Em 2012, a Rio+20 convocará o posicionamento dos governos, empresários e movimentos sociais sobre a sustentabilidade do desenvolvimento, incluindo a dos sistemas de saúde.
A pergunta a ser respondida será sobre o modelo de sistema de saúde que dá melhores respostas em termos de custo-efetividade aos determinantes sociais da saúde. E o SUS será novamente o melhor cartão de visitas a ser apresentado em um ambiente que exigirá do Brasil discrição em relação à ênfase em políticas públicas voltadas ao provimento de infraestrutura e financiamento de negócios.

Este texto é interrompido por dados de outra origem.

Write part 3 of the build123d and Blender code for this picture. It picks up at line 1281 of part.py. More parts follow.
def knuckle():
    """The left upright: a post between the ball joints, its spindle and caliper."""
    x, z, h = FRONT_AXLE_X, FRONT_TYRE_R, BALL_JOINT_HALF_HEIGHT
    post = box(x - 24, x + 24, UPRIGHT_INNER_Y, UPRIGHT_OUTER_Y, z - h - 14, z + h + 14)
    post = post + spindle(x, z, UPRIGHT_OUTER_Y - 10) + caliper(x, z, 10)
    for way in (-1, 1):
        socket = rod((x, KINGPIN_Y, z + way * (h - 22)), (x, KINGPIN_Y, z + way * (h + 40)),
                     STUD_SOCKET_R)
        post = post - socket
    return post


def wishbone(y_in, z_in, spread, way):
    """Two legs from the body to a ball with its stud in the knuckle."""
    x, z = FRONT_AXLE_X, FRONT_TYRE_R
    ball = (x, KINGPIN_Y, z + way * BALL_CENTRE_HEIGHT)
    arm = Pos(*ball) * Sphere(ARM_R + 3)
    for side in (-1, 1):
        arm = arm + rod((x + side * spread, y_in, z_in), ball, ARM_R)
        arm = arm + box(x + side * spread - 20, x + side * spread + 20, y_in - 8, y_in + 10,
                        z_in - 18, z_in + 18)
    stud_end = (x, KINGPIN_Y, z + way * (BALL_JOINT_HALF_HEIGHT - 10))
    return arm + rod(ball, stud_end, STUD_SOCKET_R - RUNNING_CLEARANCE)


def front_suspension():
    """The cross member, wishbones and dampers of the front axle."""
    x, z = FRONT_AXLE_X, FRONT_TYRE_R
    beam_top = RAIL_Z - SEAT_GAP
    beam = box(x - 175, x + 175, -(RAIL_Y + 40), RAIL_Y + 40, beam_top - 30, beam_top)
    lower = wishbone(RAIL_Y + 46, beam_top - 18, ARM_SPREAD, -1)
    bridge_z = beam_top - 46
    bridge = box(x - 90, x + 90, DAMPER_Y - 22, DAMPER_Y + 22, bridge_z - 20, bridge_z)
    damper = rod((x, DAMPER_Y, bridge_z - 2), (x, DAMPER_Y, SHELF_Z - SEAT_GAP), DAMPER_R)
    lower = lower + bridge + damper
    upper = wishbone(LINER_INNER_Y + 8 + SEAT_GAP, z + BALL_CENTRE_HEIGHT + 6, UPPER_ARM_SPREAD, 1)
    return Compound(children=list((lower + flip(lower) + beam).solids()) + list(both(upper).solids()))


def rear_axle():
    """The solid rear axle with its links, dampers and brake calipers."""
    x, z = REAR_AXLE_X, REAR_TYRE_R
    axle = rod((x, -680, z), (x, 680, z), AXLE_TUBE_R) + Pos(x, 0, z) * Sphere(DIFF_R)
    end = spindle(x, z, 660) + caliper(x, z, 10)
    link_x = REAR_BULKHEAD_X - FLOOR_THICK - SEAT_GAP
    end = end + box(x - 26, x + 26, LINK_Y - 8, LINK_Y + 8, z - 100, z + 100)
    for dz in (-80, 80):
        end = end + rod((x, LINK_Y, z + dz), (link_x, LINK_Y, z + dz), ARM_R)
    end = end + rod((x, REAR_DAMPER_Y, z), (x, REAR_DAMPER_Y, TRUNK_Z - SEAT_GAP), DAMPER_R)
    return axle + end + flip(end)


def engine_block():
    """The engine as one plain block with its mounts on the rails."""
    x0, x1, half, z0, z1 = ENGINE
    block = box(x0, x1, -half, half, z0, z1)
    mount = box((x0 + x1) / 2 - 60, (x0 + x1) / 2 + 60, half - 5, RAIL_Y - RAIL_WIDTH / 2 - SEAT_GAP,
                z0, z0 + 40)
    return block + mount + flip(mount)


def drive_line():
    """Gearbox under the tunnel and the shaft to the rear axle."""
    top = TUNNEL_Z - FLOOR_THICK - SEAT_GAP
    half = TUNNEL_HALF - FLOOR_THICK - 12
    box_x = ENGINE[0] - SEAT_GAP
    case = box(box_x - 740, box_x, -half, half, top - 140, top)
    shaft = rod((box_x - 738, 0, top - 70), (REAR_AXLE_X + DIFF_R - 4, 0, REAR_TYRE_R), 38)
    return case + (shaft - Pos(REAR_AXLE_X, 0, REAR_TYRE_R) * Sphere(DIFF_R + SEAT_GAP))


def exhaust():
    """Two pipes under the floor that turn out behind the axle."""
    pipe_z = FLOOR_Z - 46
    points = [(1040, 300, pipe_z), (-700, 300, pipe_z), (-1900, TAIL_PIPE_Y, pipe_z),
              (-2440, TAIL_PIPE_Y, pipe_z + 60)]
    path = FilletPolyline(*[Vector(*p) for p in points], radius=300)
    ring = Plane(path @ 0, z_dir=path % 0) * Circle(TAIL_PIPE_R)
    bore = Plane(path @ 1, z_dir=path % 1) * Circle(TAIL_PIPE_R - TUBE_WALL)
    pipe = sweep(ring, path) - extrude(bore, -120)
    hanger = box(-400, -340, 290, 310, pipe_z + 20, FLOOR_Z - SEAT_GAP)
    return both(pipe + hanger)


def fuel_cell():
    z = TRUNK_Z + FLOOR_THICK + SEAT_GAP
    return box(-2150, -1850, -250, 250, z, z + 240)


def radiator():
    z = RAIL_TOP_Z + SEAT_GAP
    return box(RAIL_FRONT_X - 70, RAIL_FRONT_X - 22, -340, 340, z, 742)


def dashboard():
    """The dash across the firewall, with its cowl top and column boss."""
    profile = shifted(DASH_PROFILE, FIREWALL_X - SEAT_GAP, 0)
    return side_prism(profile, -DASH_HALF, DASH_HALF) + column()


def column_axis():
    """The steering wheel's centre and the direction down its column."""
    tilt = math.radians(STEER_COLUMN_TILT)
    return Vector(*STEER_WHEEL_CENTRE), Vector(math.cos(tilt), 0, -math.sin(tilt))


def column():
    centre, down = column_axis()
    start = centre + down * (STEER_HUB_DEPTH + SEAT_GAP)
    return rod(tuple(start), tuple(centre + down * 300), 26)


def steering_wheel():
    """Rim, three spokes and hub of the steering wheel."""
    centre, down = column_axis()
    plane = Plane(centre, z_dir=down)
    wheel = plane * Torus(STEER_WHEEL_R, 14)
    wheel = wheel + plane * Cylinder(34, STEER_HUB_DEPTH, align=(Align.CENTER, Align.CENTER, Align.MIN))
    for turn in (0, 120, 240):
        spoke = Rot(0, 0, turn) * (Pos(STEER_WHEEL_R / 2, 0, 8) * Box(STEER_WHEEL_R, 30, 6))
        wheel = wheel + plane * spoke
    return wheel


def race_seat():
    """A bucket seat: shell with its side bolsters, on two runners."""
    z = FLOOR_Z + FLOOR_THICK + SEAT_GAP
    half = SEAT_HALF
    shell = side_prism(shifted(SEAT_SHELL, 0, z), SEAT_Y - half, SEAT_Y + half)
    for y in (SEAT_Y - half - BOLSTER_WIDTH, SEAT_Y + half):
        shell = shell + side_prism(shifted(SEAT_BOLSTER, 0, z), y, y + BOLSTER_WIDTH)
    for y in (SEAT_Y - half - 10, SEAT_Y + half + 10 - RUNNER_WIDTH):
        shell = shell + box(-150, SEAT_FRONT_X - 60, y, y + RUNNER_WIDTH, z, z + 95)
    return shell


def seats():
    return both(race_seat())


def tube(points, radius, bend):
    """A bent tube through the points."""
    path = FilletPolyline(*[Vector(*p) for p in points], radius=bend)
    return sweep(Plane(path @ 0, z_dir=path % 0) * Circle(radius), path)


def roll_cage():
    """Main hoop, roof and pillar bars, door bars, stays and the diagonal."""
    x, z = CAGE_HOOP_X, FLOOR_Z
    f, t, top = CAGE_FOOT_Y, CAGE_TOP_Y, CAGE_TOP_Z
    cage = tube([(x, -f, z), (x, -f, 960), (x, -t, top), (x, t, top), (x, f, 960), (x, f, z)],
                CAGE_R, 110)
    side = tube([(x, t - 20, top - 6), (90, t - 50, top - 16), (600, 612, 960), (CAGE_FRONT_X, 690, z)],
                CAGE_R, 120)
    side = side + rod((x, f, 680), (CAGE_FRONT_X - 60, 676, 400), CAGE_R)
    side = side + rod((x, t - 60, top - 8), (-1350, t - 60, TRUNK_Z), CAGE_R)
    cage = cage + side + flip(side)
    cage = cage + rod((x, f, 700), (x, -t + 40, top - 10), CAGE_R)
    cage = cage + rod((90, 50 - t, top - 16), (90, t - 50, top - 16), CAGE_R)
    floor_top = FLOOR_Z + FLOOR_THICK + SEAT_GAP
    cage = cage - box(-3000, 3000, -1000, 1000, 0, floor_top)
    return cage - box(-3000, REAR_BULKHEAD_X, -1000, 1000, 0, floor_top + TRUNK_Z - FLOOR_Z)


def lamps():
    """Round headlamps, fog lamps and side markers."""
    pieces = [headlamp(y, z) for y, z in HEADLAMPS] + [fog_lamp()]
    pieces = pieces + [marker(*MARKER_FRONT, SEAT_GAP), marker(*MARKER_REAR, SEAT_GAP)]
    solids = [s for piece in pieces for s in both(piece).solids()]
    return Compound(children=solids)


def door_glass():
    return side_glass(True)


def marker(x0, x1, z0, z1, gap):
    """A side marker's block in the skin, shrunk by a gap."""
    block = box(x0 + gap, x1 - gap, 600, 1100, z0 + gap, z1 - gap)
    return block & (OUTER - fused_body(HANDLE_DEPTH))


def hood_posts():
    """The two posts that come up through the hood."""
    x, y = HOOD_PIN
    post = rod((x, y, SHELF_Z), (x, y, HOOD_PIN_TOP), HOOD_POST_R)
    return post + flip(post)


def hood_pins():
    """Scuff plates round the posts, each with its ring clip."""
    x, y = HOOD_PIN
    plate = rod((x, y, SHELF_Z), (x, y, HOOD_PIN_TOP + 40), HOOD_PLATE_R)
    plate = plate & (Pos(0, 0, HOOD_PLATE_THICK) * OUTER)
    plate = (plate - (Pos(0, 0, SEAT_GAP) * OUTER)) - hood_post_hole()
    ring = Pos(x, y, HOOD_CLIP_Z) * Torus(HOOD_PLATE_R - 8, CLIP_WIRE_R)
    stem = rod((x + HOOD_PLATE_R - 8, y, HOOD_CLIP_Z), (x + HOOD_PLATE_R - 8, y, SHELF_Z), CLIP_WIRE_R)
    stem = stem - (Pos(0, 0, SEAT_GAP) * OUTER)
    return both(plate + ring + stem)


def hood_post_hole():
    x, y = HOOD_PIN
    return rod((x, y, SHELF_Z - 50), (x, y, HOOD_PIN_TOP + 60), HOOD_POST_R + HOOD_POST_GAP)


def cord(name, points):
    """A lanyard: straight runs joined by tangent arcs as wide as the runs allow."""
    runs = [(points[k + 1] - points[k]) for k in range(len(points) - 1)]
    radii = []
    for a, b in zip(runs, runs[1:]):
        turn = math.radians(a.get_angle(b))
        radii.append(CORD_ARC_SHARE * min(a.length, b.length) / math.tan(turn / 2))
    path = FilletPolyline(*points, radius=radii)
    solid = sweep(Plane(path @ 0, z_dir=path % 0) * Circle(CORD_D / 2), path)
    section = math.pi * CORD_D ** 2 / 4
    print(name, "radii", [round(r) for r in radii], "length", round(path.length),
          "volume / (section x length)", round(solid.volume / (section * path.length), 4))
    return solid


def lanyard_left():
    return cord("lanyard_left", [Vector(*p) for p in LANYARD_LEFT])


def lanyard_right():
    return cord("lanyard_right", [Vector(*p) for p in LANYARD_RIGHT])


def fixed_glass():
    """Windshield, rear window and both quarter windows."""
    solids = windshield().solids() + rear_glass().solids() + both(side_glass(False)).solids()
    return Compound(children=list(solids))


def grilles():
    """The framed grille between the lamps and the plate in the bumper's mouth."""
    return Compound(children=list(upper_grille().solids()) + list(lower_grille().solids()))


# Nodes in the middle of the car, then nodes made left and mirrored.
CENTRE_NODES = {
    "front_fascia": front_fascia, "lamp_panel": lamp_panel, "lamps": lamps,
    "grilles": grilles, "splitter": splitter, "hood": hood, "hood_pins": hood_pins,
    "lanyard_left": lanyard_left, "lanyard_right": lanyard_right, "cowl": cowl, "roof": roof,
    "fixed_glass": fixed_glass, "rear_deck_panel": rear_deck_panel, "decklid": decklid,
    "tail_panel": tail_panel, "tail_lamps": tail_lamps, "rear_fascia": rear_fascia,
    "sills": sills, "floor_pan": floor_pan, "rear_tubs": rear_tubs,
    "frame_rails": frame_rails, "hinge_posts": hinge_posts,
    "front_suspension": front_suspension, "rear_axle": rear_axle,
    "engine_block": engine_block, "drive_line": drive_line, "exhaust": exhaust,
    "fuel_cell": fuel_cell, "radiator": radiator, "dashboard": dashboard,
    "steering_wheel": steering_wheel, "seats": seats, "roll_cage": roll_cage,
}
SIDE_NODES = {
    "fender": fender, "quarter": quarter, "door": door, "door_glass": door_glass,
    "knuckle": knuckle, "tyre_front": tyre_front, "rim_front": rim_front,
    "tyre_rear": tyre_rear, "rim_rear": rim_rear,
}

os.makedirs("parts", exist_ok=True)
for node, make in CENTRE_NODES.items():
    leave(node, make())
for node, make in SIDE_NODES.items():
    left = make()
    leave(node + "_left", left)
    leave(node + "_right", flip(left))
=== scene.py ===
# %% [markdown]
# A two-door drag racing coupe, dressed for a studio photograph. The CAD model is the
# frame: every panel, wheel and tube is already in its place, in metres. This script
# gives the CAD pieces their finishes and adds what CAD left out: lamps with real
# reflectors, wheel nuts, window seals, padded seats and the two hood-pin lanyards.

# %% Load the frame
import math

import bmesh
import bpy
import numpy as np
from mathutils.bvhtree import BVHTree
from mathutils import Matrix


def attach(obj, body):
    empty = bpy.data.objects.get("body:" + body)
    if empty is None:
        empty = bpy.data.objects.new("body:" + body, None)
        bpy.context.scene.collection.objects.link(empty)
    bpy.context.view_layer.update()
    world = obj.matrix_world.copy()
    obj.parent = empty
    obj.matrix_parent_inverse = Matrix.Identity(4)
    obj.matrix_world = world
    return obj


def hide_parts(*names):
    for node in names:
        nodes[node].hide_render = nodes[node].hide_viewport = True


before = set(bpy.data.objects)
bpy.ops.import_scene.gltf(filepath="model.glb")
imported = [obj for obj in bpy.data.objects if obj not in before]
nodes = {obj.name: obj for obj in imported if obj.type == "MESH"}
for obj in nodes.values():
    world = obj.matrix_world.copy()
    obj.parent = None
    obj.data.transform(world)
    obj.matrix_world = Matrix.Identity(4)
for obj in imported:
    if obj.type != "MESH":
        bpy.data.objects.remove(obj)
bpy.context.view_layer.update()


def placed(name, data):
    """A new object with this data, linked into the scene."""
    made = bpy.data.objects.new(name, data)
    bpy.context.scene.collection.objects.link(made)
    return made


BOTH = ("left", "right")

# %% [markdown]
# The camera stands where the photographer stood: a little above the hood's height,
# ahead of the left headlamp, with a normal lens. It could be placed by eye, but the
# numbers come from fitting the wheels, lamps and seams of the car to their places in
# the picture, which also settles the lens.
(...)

Por aí afora, muitos economistas sérios não deixam de considerar a saúde na análise dos limites e perspectivas do desenvolvimento do capitalismo ou acreditam que o sistema de saúde possa ser encarado como um mercado qualquer. As previsões de que a saúde, em consequência da inovação tecnológica e envelhecimento, represente daqui a alguns anos 30% do PIB de vários países já seria motivo de sobra para não deixá-la de lado. Ademais, é sobejamente sabido que o comportamento dos preços exige intervenção governamental. Sem que se defina responsavelmente o que é saúde e o que é doença, características físicas ou sintomas como sobrepeso e hipertensão podem ser encarados respectivamente como sentenças de morte e mercados potenciais para a venda de exames e medicamentos.
Reputados economistas brasileiros, à frente de cargos públicos, ignoraram até agora a saúde em suas análises. Contudo, ficará difícil manter ouvidos moucos diante da estridência de agendas socioambientais que valorizam a construção de pontes entre política social e econômica. O SUS terá um megadestaque na Rio+20. Quem tiver o mínimo de noção aproveitará a ocasião para converter metas econômicas em créditos, dividendos e superávit de saúde. Até junho, dá tempo para sair da redundância da suposição de que o consumo, inclusive o de serviços de saúde e medicamentos, é um fim em si mesmo.
Teremos um feliz e próspero ano novo, se as alternativas para as mudanças climáticas e preservação dos ecossistemas forem adequadas a uma inserção tecnológica baseada na produção e controle de inovações. As abordagens defensivas e céticas emprestaram às políticas universais atributos de peso orçamentário ou estorvo utópico. No entanto, é o SUS, fundamentado na concepção sobre a determinação social da saúde, que possui todas as credenciais de sistema sustentável. Que em 2012 a boa fama internacional do SUS seja saúde-presente no cotidiano de todos nós.